Number of Observations
Number of Observations Read	18
Number of Observations Used	18
Number of Observations Not Used	0

The "Iteration History" table in Figure 77.11 displays the results of the numerical optimization of the restricted/residual likelihood. Six iterations are required to achieve the default convergence criterion of 1E–8.

Figure 77.11: REML Estimation Iteration History

Iteration History
Iteration	Evaluations	-2 Res Log Like	Criterion
0	1	74.11074833
1	2	71.51614003	0.01441208
2	1	71.13845990	0.00412226
3	1	71.03613556	0.00058188
4	1	71.02281757	0.00001689
5	1	71.02245904	0.00000002
6	1	71.02245869	0.00000000

Convergence criteria met.

The "Covariance Parameter Estimates" table in Figure 77.12 displays the results of the REML fit. The Estimate column contains the estimates of the variance components for Family and Family*Gender, as well as the estimate of $\sigma ^2$ .

Figure 77.12: Covariance Parameter Estimates (REML)

Covariance Parameter Estimates
Cov Parm	Estimate
Family	2.4010
Family*Gender	1.7657
Residual	2.1668

The "Fit Statistics" table in Figure 77.13 contains basic information about the REML fit.

Figure 77.13: Fit Statistics

Fit Statistics
-2 Res Log Likelihood	71.0
AIC (Smaller is Better)	77.0
AICC (Smaller is Better)	79.0
BIC (Smaller is Better)	75.2

The "Type 3 Tests of Fixed Effects" table in Figure 77.14 contains a significance test for the lone fixed effect, Gender.
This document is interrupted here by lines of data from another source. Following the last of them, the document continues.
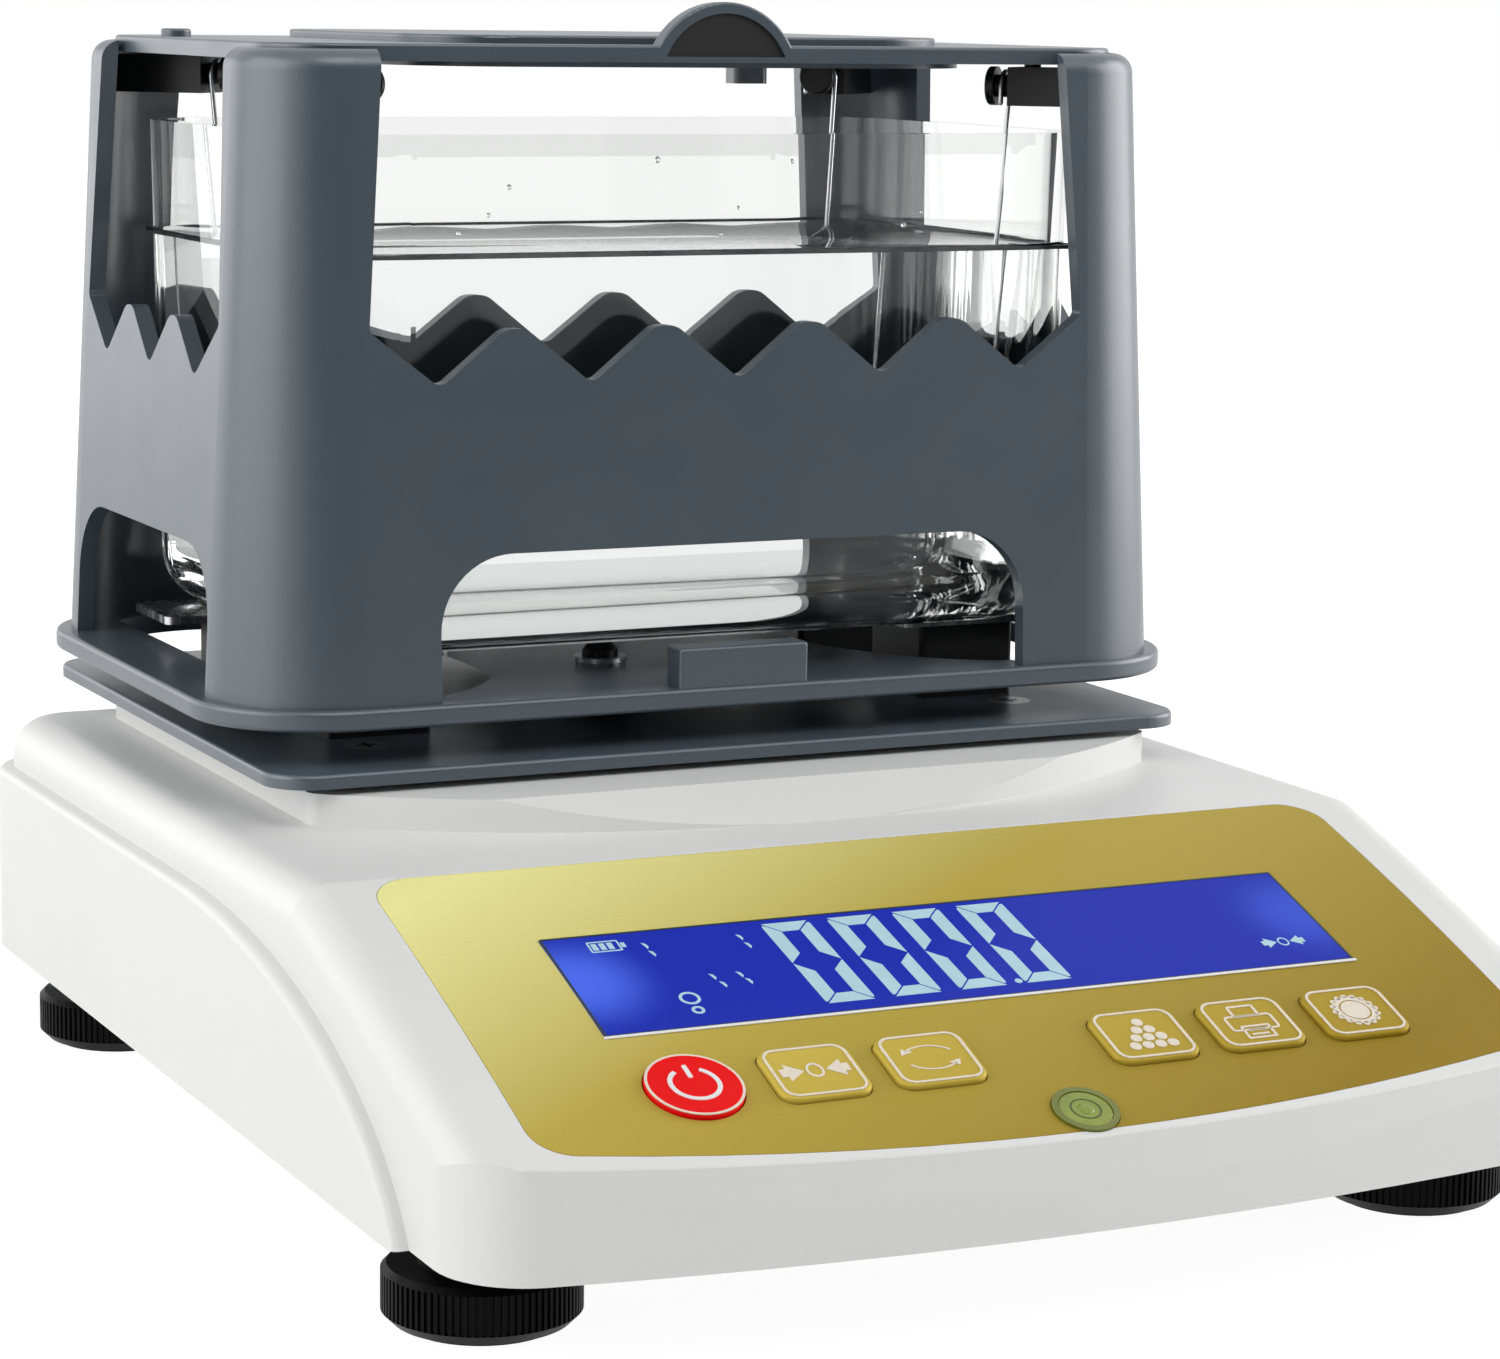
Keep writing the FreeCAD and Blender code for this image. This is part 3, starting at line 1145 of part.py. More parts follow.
def make_electronics():
    bx, by = board_centre
    wide, deep, thick = board_size
    board = slab(wide / 2, deep / 2, 2.0, (bx, by), board_z, board_z + thick)
    top = board_z + thick

    def chip(width, depth, height, place):
        return slab(width / 2, depth / 2, 0, (bx + place[0], by + place[1]), top, top + height)

    capacitor = cylinder(capacitor_diameter, top, top + capacitor_height, bx + capacitor_place[0],
                         by + capacitor_place[1])
    chips = [chip(processor_size, processor_size, chip_height, processor_place),
             chip(*converter_size, chip_height, converter_place),
             chip(*connector_size, connector_height, connector_place),
             capacitor]
    keep("main_board", union([board] + chips))
    x, y = battery_centre
    wide, deep, high = battery_size
    pack_top = tray_floor_top_z + high
    pack = slab(wide / 2, deep / 2, 2.0, (x, y), tray_floor_top_z, pack_top)
    lid = edges_where(pack, lambda e: e.BoundBox.ZMin > pack_top - 1e-3)
    pack = pack.makeFillet(1.0, lid)
    post_x, post_y, post_z = battery_post_size
    reach_x = wide / 2 - post_x
    reach_y = deep / 2 - post_x
    posts = [slab(post_x / 2, post_y / 2, 0, (x + side * reach_x, y - reach_y), pack_top - OVERCUT,
                  pack_top + post_z) for side in (-1, 1)]
    keep("battery", union([pack] + posts))


def make_rear_ports():
    inner_wall_y = body_rear_y - cover_wall
    barrel = Part.makeCylinder(jack_diameter / 2, rear_y - inner_wall_y - 0.5, V(jack_x, inner_wall_y, jack_z),
                               V(0, 1, 0))
    body = Part.makeBox(jack_diameter + 3.0, jack_depth, jack_diameter + 1.0,
                        V(jack_x - jack_diameter / 2 - 1.5, inner_wall_y - jack_depth,
                          jack_z - jack_diameter / 2 - 0.5))
    bore = Part.makeCylinder(jack_bore / 2, jack_depth, V(jack_x, rear_y - jack_depth, jack_z), V(0, 1, 0))
    pin_base = V(jack_x, rear_y - jack_depth - OVERCUT, jack_z)
    pin = Part.makeCylinder(1.0, jack_depth - 2.0, pin_base, V(0, 1, 0))
    keep("power_jack", union([barrel, body]).cut(bore).fuse(pin).removeSplitter())
    shell = port_prism(0, inner_wall_y, rear_y - 0.5)
    flange = Part.makeBox(port_width, port_depth, port_height,
                          V(port_x - port_width / 2, inner_wall_y - port_depth, port_z - port_height / 2))
    keep("serial_port", union([shell, flange]))


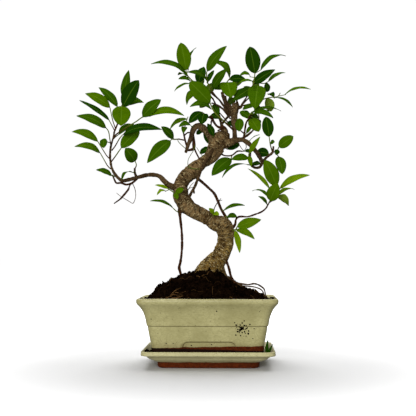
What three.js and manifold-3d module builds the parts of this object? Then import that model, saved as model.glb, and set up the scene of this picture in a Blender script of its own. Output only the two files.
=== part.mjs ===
// Bonsai tree with a bent trunk, aerial roots and loose leafy shoots, in a glazed pot on a saucer.
// Millimetres, +Z up, +X to the right and +Y away from the viewer. The origin is the middle of the
// flat underside of the saucer.
import * as THREE from "three";
import { mergeVertices } from "three/addons/utils/BufferGeometryUtils.js";
import Module from "manifold-3d";

const wasm = await Module();
wasm.setup();

// Driving dimensions: half widths along X, and how much less the half depth along Y is.
const POT_RIM_HALF_WIDTH = 80.9;
const POT_RIM_Z = 79.5;
const POT_SHIFT_X = -1;
const POT_DEPTH_LESS = 24;
const POT_CORNER = 9;
const SAUCER_HALF_WIDTH = 76.5;
const SAUCER_RIM_Z = 20.3;
const SAUCER_FLOOR_Z = 12.5;
const SAUCER_DEPTH_LESS = 20;
const SAUCER_CORNER = 9;
const CLEARANCE = 0.3;
const ROOT_CLEARANCE = 0.45;
const BLADE_THICKNESS = 0.7;
const LEAF_FOLD = 0.22;
const STALK_HALF_WIDTH = 0.6;
const STEM_SIDES = 4;
const SMALLEST_EDGE = 0.25;
const CORNER_STEPS = 3;
const RING_SIDES = 4 * (CORNER_STEPS + 2);

// The tree is described as it is seen from the front: across and up are read in the upright plane
// through the trunk, and a point nearer or farther slides along its line of sight from this eye.
const EYE = new THREE.Vector3(25, -957, 128);

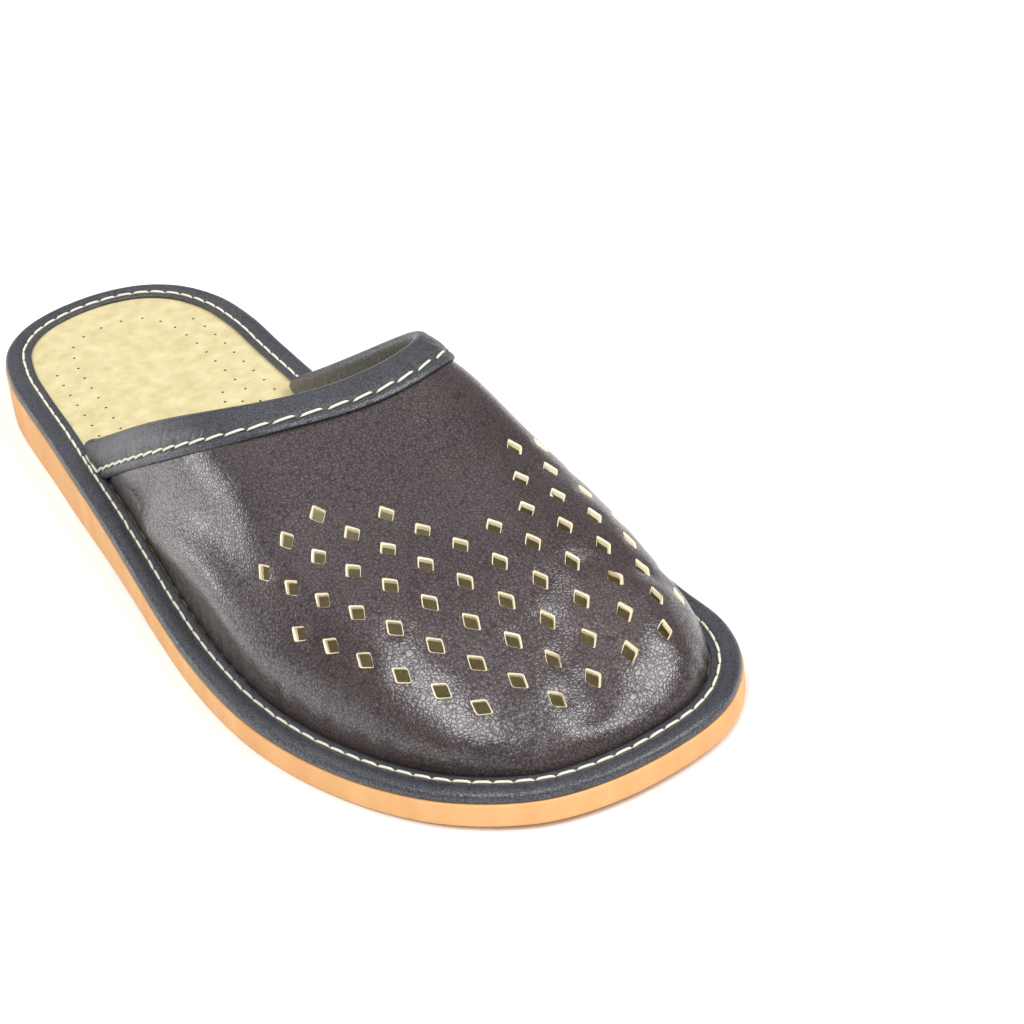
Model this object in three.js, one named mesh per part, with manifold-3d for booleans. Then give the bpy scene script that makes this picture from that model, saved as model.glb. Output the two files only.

Note that the associated p-value is not nearly as significant as in the previous analysis. This illustrates the importance of correctly modeling correlation in your data.

Figure 77.14: Type 3 Tests of Fixed Effects

Type 3 Tests of Fixed Effects
Effect	Num DF	Den DF	F Value	Pr > F
Gender	1	3	7.95	0.0667

An additional benefit of the random effects analysis is that it enables you to make inferences about gender that apply to an entire population of families, whereas the inferences about gender from the analysis where Family and Family*Gender are fixed effects apply only to the particular families in the data set.

PROC MIXED thus offers you the ability to model correlation directly and to make inferences about fixed effects that apply to entire populations of random effects.